Kathy Toma (born 22 March 1944, Chambilly, Saône-et-Loire) is a French visual artist whose works combine painting with photography, sculpture, jewelry and lost objects. She is known in particular for her deep interest in the Italian composer Carlo Gesualdo whose music inspired her work for over 20 years leading not only to paintings but to presentations combining choral music with photography, film and screen-supported installations. Her works have been widely exhibited in France and Italy.

==Early life and education==
Born in Chambilly on 22 March 1944, Kathy Toma is the daughter of a pianist. After studying drama, music and literature in Strasbourg, she earned a Ph.D. in history of art from the Sorbonne.

==Career==
For many years, Toma has lectured at the Centre Pompidou. Her works, which have been exhibited in numerous exhibitions in Italy and France, address myth and memory, combining classical painting with film, video, innovative sculpture and jewelry. In particular, over more than 20 years she has devoted attention to developing her artistic work to Carlo Gesualdo, a composer of madrigals who lived in Ferrara in the late 16th century.

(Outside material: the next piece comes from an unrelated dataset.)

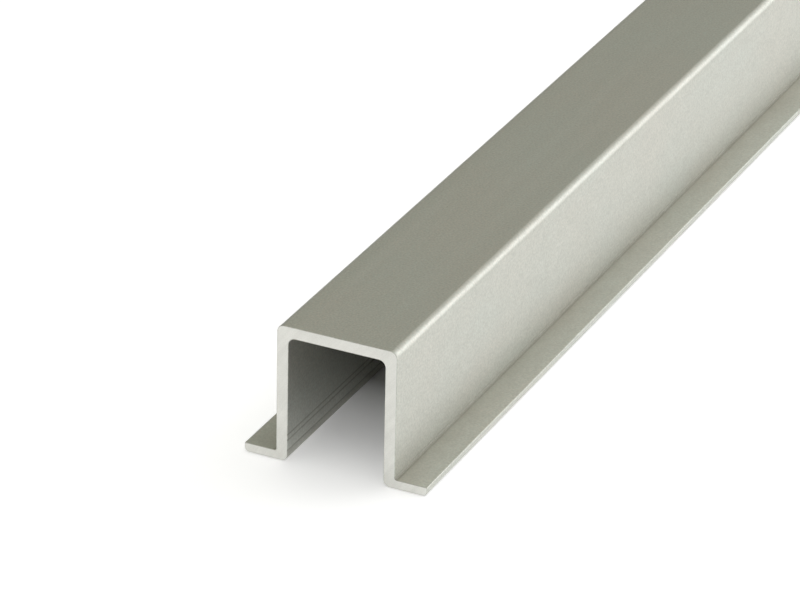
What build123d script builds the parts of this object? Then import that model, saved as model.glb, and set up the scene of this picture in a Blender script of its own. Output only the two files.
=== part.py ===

In 2002, she presented paintings for the Chiesa di Maria Santissima Addolorata (Our Lady of Sorrows Church, 17th century) in Gesualdo, where she has become an honorary citizen. She has also contributed an impressive series of frescos to Gesualdo's Chiesa di San Rocco displayed in seven panels.

Of particular note is her monumental fresco Polyptych for Expo 2015 at the Milan Cathedral. Toma has conducted research over a number of years and has been a frequent lecturer at the Centre Pompidou in Paris from 1977 to 2009.